Problem to solve: Write out, exactly as they appear, only the lines running from the line with "Recreate this object" to the final line of the listing; include both.

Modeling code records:
***

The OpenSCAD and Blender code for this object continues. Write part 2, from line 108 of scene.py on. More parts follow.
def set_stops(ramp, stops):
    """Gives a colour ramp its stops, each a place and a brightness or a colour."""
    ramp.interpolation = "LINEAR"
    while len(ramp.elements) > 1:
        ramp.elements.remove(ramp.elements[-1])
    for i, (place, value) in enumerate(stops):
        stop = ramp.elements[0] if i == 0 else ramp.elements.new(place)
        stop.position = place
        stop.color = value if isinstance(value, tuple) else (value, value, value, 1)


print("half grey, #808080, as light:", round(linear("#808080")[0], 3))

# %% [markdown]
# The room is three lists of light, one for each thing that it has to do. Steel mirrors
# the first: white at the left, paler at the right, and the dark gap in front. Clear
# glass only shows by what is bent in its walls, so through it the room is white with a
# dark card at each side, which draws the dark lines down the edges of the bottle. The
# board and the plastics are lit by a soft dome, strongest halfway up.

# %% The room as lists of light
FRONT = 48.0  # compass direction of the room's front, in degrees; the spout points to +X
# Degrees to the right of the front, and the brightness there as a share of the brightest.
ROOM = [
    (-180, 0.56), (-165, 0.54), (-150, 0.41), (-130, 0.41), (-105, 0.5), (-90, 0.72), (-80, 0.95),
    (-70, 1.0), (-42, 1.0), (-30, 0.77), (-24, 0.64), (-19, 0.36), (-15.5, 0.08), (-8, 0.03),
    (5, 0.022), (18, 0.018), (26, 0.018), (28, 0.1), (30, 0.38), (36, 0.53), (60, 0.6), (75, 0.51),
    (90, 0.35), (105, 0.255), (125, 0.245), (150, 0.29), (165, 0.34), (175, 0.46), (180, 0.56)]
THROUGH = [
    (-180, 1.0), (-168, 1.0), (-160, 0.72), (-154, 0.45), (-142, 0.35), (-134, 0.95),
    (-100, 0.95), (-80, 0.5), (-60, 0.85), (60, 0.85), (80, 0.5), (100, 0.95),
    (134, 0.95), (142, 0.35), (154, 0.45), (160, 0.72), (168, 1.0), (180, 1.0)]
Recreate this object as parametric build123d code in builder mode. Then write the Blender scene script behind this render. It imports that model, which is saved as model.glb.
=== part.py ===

***

Result of the task:
Recreate this object as parametric build123d code in builder mode. Then write the Blender scene script behind this render. It imports that model, which is saved as model.glb.
=== part.py ===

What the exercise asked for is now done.